— START —
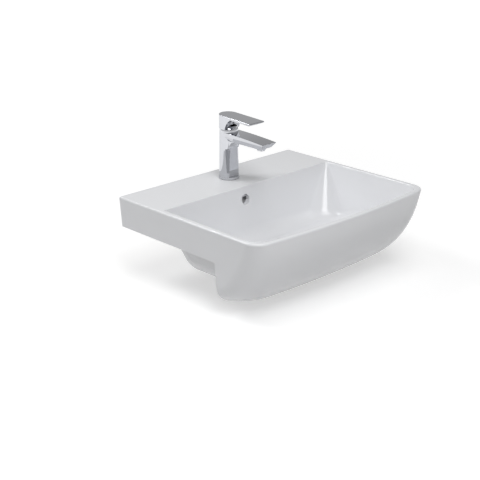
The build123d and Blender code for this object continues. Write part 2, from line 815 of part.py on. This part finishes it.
def make_waste_body():
    """Chromed waste: flange, threaded tube, overflow windows and the spider for the mechanism."""
    tube_bore = waste_tube_r - waste_tube_wall
    low = waste_low_z()
    body = rod(waste_flange_r, flange_under_z, flange_top_z) + rod(waste_tube_r, low, flange_under_z)
    body = fillet(body.edges().group_by(Axis.Z)[-1], waste_flange_round)
    body -= rod(flange_step_r, flange_top_z - flange_step, flange_top_z + 1)
    body -= rod(tube_bore, low - 1, flange_top_z + 1)
    groove_low = low + outlet_length
    groove_top = groove_low + outlet_groove_width
    body -= ring(waste_tube_r + 1, waste_tube_r - outlet_groove_depth, groove_low, groove_top)
    half = overflow_slot_width / 2
    window_low = duct_low_z + floor_window_gap
    body -= block(-half, half, -waste_tube_r - 1, waste_tube_r + 1, window_low, duct_top_z)
    rib_top = barrel_top_z - barrel_flange_height
    spider = rod(barrel_flange_r, rib_top - rib_height, rib_top)
    for angle in (0, 60, 120):
        reach = tube_bore + rib_bite
        spoke = block(-reach, reach, -rib_width / 2, rib_width / 2, rib_top - rib_height, rib_top)
        spider += Rot(0, 0, angle) * spoke
    spider -= rod(barrel_r, rib_top - rib_height - 1, rib_top + 1)
    return at_waste(body + spider)


def make_waste_top_washer():
    """Rubber washer in the floor's recess, under the flange."""
    low = flange_under_z - top_washer_thickness
    return at_waste(ring(waste_flange_r - top_washer_inset, waste_tube_r + washer_gap, low, flange_under_z))


def make_waste_bottom_washer():
    """Tapered rubber washer under the ceramic boss."""
    low = boss_low_z - bottom_washer_height
    shape = Pos(0, 0, (low + boss_low_z) / 2) * Cone(bottom_washer_r, bottom_washer_r - bottom_washer_taper,
                                                        bottom_washer_height)
    return at_waste(shape - rod(waste_tube_r + washer_gap, low - 1, boss_low_z + 1))


def make_waste_slip_washer():
    """Plastic washer that lets the backnut turn."""
    top = boss_low_z - bottom_washer_height
    return at_waste(ring(bottom_washer_r, waste_tube_r + washer_gap, top - slip_washer_thickness, top))


def make_waste_backnut():
    """Hexagon backnut that clamps the waste."""
    top = boss_low_z - bottom_washer_height - slip_washer_thickness
    low = top - backnut_height
    nut = hexagon(backnut_af, low, top) & rod(backnut_corner_r, low, top)
    return at_waste(nut - rod(waste_tube_r + thread_gap, low - 1, top + 1))


def make_click_barrel():
    """Plastic barrel of the push-to-open mechanism, held in the spider."""
    low = barrel_top_z - barrel_length
    barrel = rod(barrel_r, low, barrel_top_z)
    barrel += rod(barrel_flange_r, barrel_top_z - barrel_flange_height, barrel_top_z)
    return at_waste(barrel - rod(barrel_bore_r, low + barrel_floor, barrel_top_z + 1))


def make_click_cap():
    """Screwed cap that keeps the piston in its barrel."""
    top = barrel_top_z + click_cap_thickness
    return at_waste(ring(barrel_flange_r, rod_r + rod_gap, barrel_top_z, top))


def plug_under_z():
    """Underside of the raised plug."""
    return flange_top_z + closed_gap + plug_travel


def make_plug_rod():
    """Piston and rod that carry the plug."""
    top = barrel_top_z - piston_gap
    piston = rod(piston_r, top - piston_height, top)
    return at_waste(piston + rod(rod_r, top - 1, plug_under_z()))


def make_plug_cap():
    """Domed chrome plug with its hub."""
    low = plug_under_z()
    cap = rod(plug_cap_r, low, low + plug_cap_edge)
    rise = plug_cap_height - plug_cap_edge
    sphere_r = (plug_cap_r**2 + rise**2) / (2 * rise)
    dome = Pos(0, 0, low + plug_cap_height - sphere_r) * Sphere(sphere_r)
    cap += dome & rod(plug_cap_r, low + plug_cap_edge, low + plug_cap_height + 1)
    return at_waste(cap + ring(plug_hub_r, rod_r, low - plug_hub_height, low + 0.1))


def make_plug_seal():
    """Rubber ring under the plug."""
    top = plug_under_z()
    return at_waste(ring(plug_seal_outer_r, plug_seal_inner_r, top - plug_seal_height, top))


def make_plug_spring():
    """Spring that raises the plug."""
    low = barrel_top_z - barrel_length + barrel_floor
    top = barrel_top_z - piston_gap - piston_height
    height = top - low - 2 * spring_wire_r
    path = Helix(pitch=height / spring_turns, height=height, radius=spring_r)
    wire = Plane(origin=path @ 0, z_dir=path % 0) * Circle(spring_wire_r)
    coil = sweep(wire, path=path)
    return at_waste(Pos(0, 0, low + spring_wire_r) * coil)


makers = {
    "basin_body": make_basin,
    "wall_bushes": make_wall_bushes,
    "tap_body": make_tap_body,
    "tap_base_ring": make_base_ring,
    "tap_base_seal": make_base_seal,
    "cartridge_base": make_cartridge_base,
    "cartridge_port_seals": make_port_seals,
    "fixed_disc": make_fixed_disc,
    "moving_disc": make_moving_disc,
    "disc_carrier": make_disc_carrier,
    "cartridge_body": make_cartridge_body,
    "stem_carrier": make_stem_carrier,
    "stem_pin": make_stem_pin,
    "cartridge_stem": make_stem,
    "cartridge_nut": make_cartridge_nut,
    "cartridge_cover": make_cartridge_cover,
    "lever_handle": make_lever,
    "lever_set_screw": make_set_screw,
    "lever_plug": make_lever_plug,
    "aerator_shell": make_aerator_shell,
    "aerator_insert": make_aerator_insert,
    "aerator_washer": make_aerator_washer,
    "mounting_stud": make_stud,
    "horseshoe_gasket": make_horseshoe_gasket,
    "horseshoe_plate": make_horseshoe_plate,
    "stud_nut": make_stud_nut,
    "waste_body": make_waste_body,
    "waste_top_washer": make_waste_top_washer,
    "waste_bottom_washer": make_waste_bottom_washer,
    "waste_slip_washer": make_waste_slip_washer,
    "waste_backnut": make_waste_backnut,
    "click_barrel": make_click_barrel,
    "click_cap": make_click_cap,
    "plug_rod": make_plug_rod,
    "plug_cap": make_plug_cap,
    "plug_seal": make_plug_seal,
    "plug_spring": make_plug_spring,
}

os.makedirs("parts", exist_ok=True)
for node, maker in makers.items():
    made = maker()
    if isinstance(made, list):
        made = Compound(children=[solid for piece in made for solid in piece.solids()])
    export_step(made, f"parts/{node}.step")
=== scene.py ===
import bpy
import json
import math
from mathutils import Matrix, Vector


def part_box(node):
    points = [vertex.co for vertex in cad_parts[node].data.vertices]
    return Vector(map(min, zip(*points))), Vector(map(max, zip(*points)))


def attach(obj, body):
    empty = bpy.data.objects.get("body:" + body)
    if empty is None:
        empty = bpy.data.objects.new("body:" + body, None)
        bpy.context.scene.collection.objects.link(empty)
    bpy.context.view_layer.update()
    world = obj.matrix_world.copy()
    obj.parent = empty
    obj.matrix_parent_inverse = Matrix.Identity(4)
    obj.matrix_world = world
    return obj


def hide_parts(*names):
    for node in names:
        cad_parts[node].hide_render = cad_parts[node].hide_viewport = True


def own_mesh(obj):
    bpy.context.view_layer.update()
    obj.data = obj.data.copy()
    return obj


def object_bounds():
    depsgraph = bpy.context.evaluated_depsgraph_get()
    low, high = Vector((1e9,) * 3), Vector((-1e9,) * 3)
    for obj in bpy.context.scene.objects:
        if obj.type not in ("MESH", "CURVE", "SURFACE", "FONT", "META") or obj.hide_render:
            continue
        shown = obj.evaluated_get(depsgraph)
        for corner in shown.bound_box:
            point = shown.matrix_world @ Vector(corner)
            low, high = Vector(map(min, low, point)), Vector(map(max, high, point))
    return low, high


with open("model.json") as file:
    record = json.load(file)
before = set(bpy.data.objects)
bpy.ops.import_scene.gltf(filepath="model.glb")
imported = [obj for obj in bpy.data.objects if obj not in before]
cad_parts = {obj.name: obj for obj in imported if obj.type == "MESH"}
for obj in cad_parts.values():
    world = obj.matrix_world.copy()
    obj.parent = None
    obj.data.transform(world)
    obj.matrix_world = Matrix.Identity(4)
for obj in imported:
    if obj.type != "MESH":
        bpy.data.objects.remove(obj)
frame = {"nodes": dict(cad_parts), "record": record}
cad_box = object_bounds()

# All lengths in metres, all powers in watts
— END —
» The exercise:
Beginning with the line containing "for node, maker" and ending with the line containing "return low, high", extract those lines exactly from the listing above, and only those.

» Result:
for node, maker in makers.items():
    made = maker()
    if isinstance(made, list):
        made = Compound(children=[solid for piece in made for solid in piece.solids()])
    export_step(made, f"parts/{node}.step")
=== scene.py ===
import bpy
import json
import math
from mathutils import Matrix, Vector


def part_box(node):
    points = [vertex.co for vertex in cad_parts[node].data.vertices]
    return Vector(map(min, zip(*points))), Vector(map(max, zip(*points)))


def attach(obj, body):
    empty = bpy.data.objects.get("body:" + body)
    if empty is None:
        empty = bpy.data.objects.new("body:" + body, None)
        bpy.context.scene.collection.objects.link(empty)
    bpy.context.view_layer.update()
    world = obj.matrix_world.copy()
    obj.parent = empty
    obj.matrix_parent_inverse = Matrix.Identity(4)
    obj.matrix_world = world
    return obj


def hide_parts(*names):
    for node in names:
        cad_parts[node].hide_render = cad_parts[node].hide_viewport = True


def own_mesh(obj):
    bpy.context.view_layer.update()
    obj.data = obj.data.copy()
    return obj


def object_bounds():
    depsgraph = bpy.context.evaluated_depsgraph_get()
    low, high = Vector((1e9,) * 3), Vector((-1e9,) * 3)
    for obj in bpy.context.scene.objects:
        if obj.type not in ("MESH", "CURVE", "SURFACE", "FONT", "META") or obj.hide_render:
            continue
        shown = obj.evaluated_get(depsgraph)
        for corner in shown.bound_box:
            point = shown.matrix_world @ Vector(corner)
            low, high = Vector(map(min, low, point)), Vector(map(max, high, point))
    return low, high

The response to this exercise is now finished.